I have no choice but to expel Joey TicTac, forever.
I know you were all very, very good friends with Joey.
- Some might even say best friends.
- Mm.
So that will have to be punishment enough for your involvement with this character who was truly a rebel and a bit of a maverick.
Oh, and Judy, I've gone ahead and closed the school's decommissioned practice mine.
- I understand.
- I should probably close the school's decommissioned practice meatpacking plant as well, but I'm just so swamped with work.
I just hope no MC Skat Kats on the high council get any cray-cray ideas.
Bacon Bear, guess who's sitting next to me.
Is that Honk? You found him? I found them.
They were right where you said, tied to a ticking time bomb on the railroad tracks.
Bacon Bear, this is Ruff Barkins.
I don't know how to thank you.
Well, you could stop by my house.
I'll give you the address.
I wish we could, but while I was rescuing Ruff, somebody took my cat Puff Meow-kins.
Dang.
You guys can't catch a break.
Also, never give out your address over a CB radio, son.
Never.
Now, we could sure use some ideas on where a cat-napping ring might be around these parts.
But I don't suppose you've got the time to help us.
I can move some things around.
Hey, Dad.
Got to head out for a bit.
I have a study group.
Aha.
So the fishing thing must have gone well.
- It did not.
- And are they in any trouble?
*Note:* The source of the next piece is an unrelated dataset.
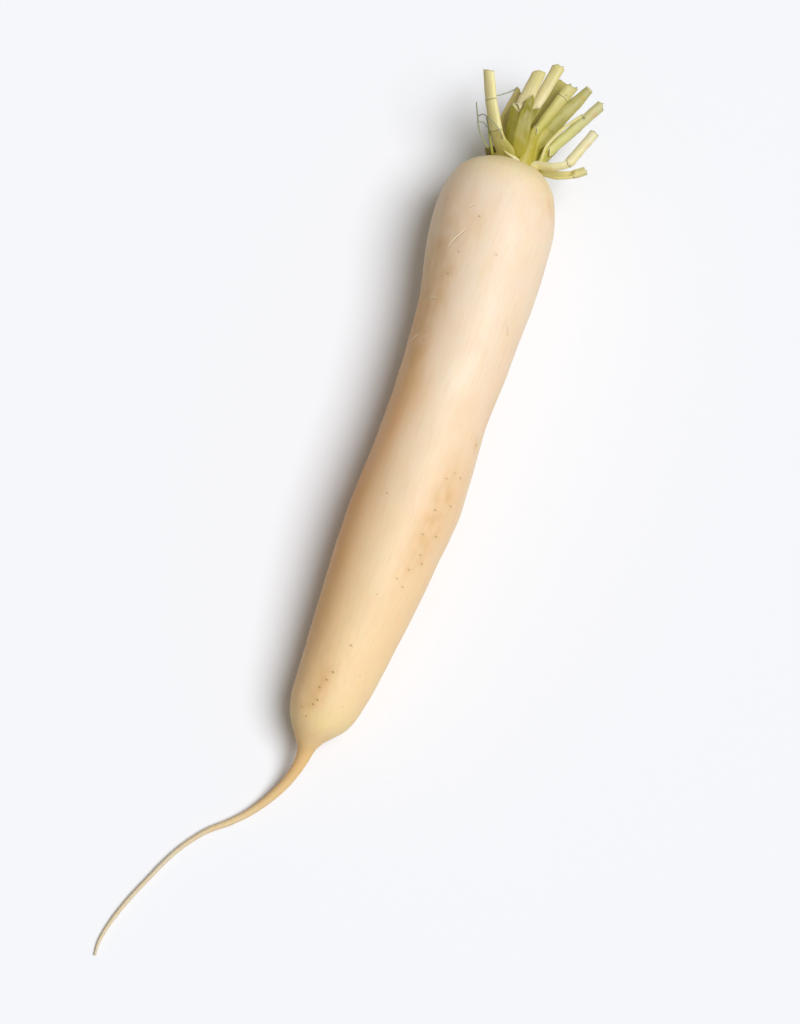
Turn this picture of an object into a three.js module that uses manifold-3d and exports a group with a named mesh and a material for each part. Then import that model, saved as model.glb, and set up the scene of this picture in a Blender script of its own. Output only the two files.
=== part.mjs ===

I can neither confirm nor deny literally anything about them.
As it is written.
So that's it for the new Saved by the Spells? - The what by the what? - Wonderful.
Hey, speaking of secrets, this was on the porch for you.
I wonder who could have left it there.
By the power vested in me as high council, and in honor of our fallen brother Joey TicTac, I hereby declare this meeting of the Saved by the Spells: The Next Generation, bada boom, bada bing, to have started.
We go together We go together like brownies and cheese Pickles and oatmeal, like church bells and peas We go together like milk and grapes Chicken and peanut butter Bologna and crepes We go together like grapes and milk Perfect combo, smooth as silk We go together, we go together.